WHAT IS REQUIRED
Copy out every line containing the word "object".

--

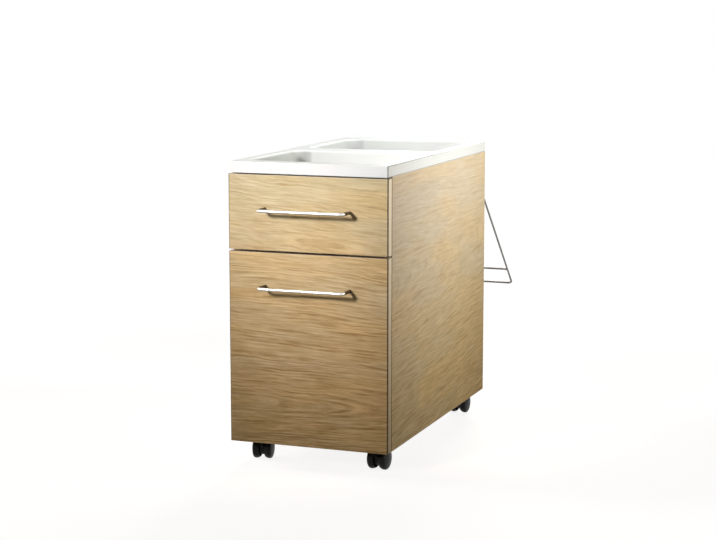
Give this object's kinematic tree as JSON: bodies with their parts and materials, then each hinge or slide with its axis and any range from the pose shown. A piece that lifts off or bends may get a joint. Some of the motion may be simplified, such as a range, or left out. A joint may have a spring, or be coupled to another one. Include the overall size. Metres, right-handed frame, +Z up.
{
  "type": "mobile file pedestal",
  "caption": "Narrow oak veneered cabinet on casters with a low drawer over a deep file drawer, a white top tray with open wells, bow handles and a sloping wire rack behind.",
  "frame": {"origin": "on the floor, in the middle of the whole object's plan", "axes": "+X to the right seen from the front, +Y from the drawer fronts to the back, +Z up"},
  "size_m": [0.3, 0.8544, 0.55],
  "materials": {
    "oak_veneer": "satin lacquered oak",
    "carcass_board": "faced board",
    "birch_ply": "lacquered birch",
    "tray_white": "satin white",
    "handle_steel": "satin",
    "fastener_steel": "zinc plated",
    "slide_steel": "zinc plated",
    "rack_wire": "satin grey",
    "file_rail_paint": "satin grey",
    "caster_plastic": "satin black",
    "wheel_plastic": "satin black",
    "bumper_rubber": "translucent soft"
  },
  "bodies": {
    "cabinet": {"back_panel": "oak_veneer", "bottom_panel": "carcass_board", "caster_inserts": "fastener_steel", "caster_kingpins": "fastener_steel", "front_bumpers": "bumper_rubber", "front_cross_rail": "carcass_board", "lower_slide_outer_left": "slide_steel", "lower_slide_outer_right": "slide_steel", "panel_dowels": "birch_ply", "rack_cross_rail": "rack_wire", "rack_ferrules": "rack_wire", "rack_loop": "rack_wire", "side_panel_left": "oak_veneer", "side_panel_right": "oak_veneer", "top_tray": "tray_white", "tray_screws": "fastener_steel", "tray_support_rail": "carcass_board", "upper_slide_outer_left": "slide_steel", "upper_slide_outer_right": "slide_steel"},
    "upper_drawer": {"upper_box_back": "birch_ply", "upper_box_bottom": "birch_ply", "upper_box_front": "birch_ply", "upper_box_side_left": "birch_ply", "upper_box_side_right": "birch_ply", "upper_front": "oak_veneer", "upper_handle": "handle_steel", "upper_handle_screws": "fastener_steel", "upper_slide_inner_left": "slide_steel", "upper_slide_inner_right": "slide_steel"},
    "lower_drawer": {"file_rails": "file_rail_paint", "lower_box_back": "birch_ply", "lower_box_bottom": "birch_ply", "lower_box_front": "birch_ply", "lower_box_side_left": "birch_ply", "lower_box_side_right": "birch_ply", "lower_front": "oak_veneer", "lower_handle": "handle_steel", "lower_handle_screws": "fastener_steel", "lower_slide_inner_left": "slide_steel", "lower_slide_inner_right": "slide_steel"},
    "caster_front_left": {"caster_front_left_axle": "fastener_steel", "caster_front_left_housing": "caster_plastic"},
    "caster_front_left_wheel_left": {"caster_front_left_wheel_left": "wheel_plastic"},
    "caster_front_left_wheel_right": {"caster_front_left_wheel_right": "wheel_plastic"},
    "caster_front_right": {"caster_front_right_axle": "fastener_steel", "caster_front_right_housing": "caster_plastic"},
    "caster_front_right_wheel_left": {"caster_front_right_wheel_left": "wheel_plastic"},
    "caster_front_right_wheel_right": {"caster_front_right_wheel_right": "wheel_plastic"},
    "caster_rear_left": {"caster_rear_left_axle": "fastener_steel", "caster_rear_left_housing": "caster_plastic"},
    "caster_rear_left_wheel_left": {"caster_rear_left_wheel_left": "wheel_plastic"},
    "caster_rear_left_wheel_right": {"caster_rear_left_wheel_right": "wheel_plastic"},
    "caster_rear_right": {"caster_rear_right_axle": "fastener_steel", "caster_rear_right_housing": "caster_plastic"},
    "caster_rear_right_wheel_left": {"caster_rear_right_wheel_left": "wheel_plastic"},
    "caster_rear_right_wheel_right": {"caster_rear_right_wheel_right": "wheel_plastic"},
    "lower_slide_middle_left": {"lower_slide_middle_left": "slide_steel"},
    "lower_slide_middle_right": {"lower_slide_middle_right": "slide_steel"},
    "upper_slide_middle_left": {"upper_slide_middle_left": "slide_steel"},
    "upper_slide_middle_right": {"upper_slide_middle_right": "slide_steel"}
  },
  "joints": [
    {"name": "upper_drawer_slide", "type": "slide", "parent": "cabinet", "child": "upper_drawer", "axis": [0, -1, 0], "range_m": [0, 0.485]},
    {"name": "upper_slide_middle_left_travel", "type": "slide", "parent": "cabinet", "child": "upper_slide_middle_left", "axis": [0, -1, 0], "range_m": [0, 0.2425]},
    {"name": "upper_slide_middle_right_travel", "type": "slide", "parent": "cabinet", "child": "upper_slide_middle_right", "axis": [0, -1, 0], "range_m": [0, 0.2425]},
    {"name": "lower_drawer_slide", "type": "slide", "parent": "cabinet", "child": "lower_drawer", "axis": [0, -1, 0], "range_m": [0, 0.485]},
    {"name": "lower_slide_middle_left_travel", "type": "slide", "parent": "cabinet", "child": "lower_slide_middle_left", "axis": [0, -1, 0], "range_m": [0, 0.2425]},
    {"name": "lower_slide_middle_right_travel", "type": "slide", "parent": "cabinet", "child": "lower_slide_middle_right", "axis": [0, -1, 0], "range_m": [0, 0.2425]},
    {"name": "caster_front_left_swivel", "type": "hinge", "parent": "cabinet", "child": "caster_front_left", "pos_m": [-0.111, -0.34125, 0.044], "axis": [0, 0, 1], "continuous": true},
    {"name": "caster_front_left_spin_left", "type": "hinge", "parent": "caster_front_left", "child": "caster_front_left_wheel_left", "pos_m": [-0.1136, -0.32648, 0.02], "axis": [0.9848, 0.1736, 0], "continuous": true},
    {"name": "caster_front_left_spin_right", "type": "hinge", "parent": "caster_front_left", "child": "caster_front_left_wheel_right", "pos_m": [-0.1136, -0.32648, 0.02], "axis": [0.9848, 0.1736, 0], "continuous": true},
    {"name": "caster_front_right_swivel", "type": "hinge", "parent": "cabinet", "child": "caster_front_right", "pos_m": [0.111, -0.34125, 0.044], "axis": [0, 0, 1], "continuous": true},
    {"name": "caster_front_right_spin_left", "type": "hinge", "parent": "caster_front_right", "child": "caster_front_right_wheel_left", "pos_m": [0.11205, -0.32629, 0.02], "axis": [0.9976, -0.0698, 0], "continuous": true},
    {"name": "caster_front_right_spin_right", "type": "hinge", "parent": "caster_front_right", "child": "caster_front_right_wheel_right", "pos_m": [0.11205, -0.32629, 0.02], "axis": [0.9976, -0.0698, 0], "continuous": true},
    {"name": "caster_rear_left_swivel", "type": "hinge", "parent": "cabinet", "child": "caster_rear_left", "pos_m": [-0.111, 0.14025, 0.044], "axis": [0, 0, 1], "continuous": true},
    {"name": "caster_rear_left_spin_left", "type": "hinge", "parent": "caster_rear_left", "child": "caster_rear_left_wheel_left", "pos_m": [-0.11257, 0.15517, 0.02], "axis": [0.9945, 0.1045, 0], "continuous": true},
    {"name": "caster_rear_left_spin_right", "type": "hinge", "parent": "caster_rear_left", "child": "caster_rear_left_wheel_right", "pos_m": [-0.11257, 0.15517, 0.02], "axis": [0.9945, 0.1045, 0], "continuous": true},
    {"name": "caster_rear_right_swivel", "type": "hinge", "parent": "cabinet", "child": "caster_rear_right", "pos_m": [0.111, 0.14025, 0.044], "axis": [0, 0, 1], "continuous": true},
    {"name": "caster_rear_right_spin_left", "type": "hinge", "parent": "caster_rear_right", "child": "caster_rear_right_wheel_left", "pos_m": [0.11152, 0.15524, 0.02], "axis": [0.9994, -0.0349, 0], "continuous": true},
    {"name": "caster_rear_right_spin_right", "type": "hinge", "parent": "caster_rear_right", "child": "caster_rear_right_wheel_right", "pos_m": [0.11152, 0.15524, 0.02], "axis": [0.9994, -0.0349, 0], "continuous": true}
  ],
  "couplings": [
    {"joint": "upper_slide_middle_left_travel", "follows": "upper_drawer_slide", "ratio": 0.5},
    {"joint": "upper_slide_middle_right_travel", "follows": "upper_drawer_slide", "ratio": 0.5},
    {"joint": "lower_slide_middle_left_travel", "follows": "lower_drawer_slide", "ratio": 0.5},
    {"joint": "lower_slide_middle_right_travel", "follows": "lower_drawer_slide", "ratio": 0.5}
  ]
}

--

RESULT OF THE TASK
Give this object's kinematic tree as JSON: bodies with their parts and materials, then each hinge or slide with its axis and any range from the pose shown. A piece that lifts off or bends may get a joint. Some of the motion may be simplified, such as a range, or left out. A joint may have a spring, or be coupled to another one. Include the overall size. Metres, right-handed frame, +Z up.
  "frame": {"origin": "on the floor, in the middle of the whole object's plan", "axes": "+X to the right seen from the front, +Y from the drawer fronts to the back, +Z up"},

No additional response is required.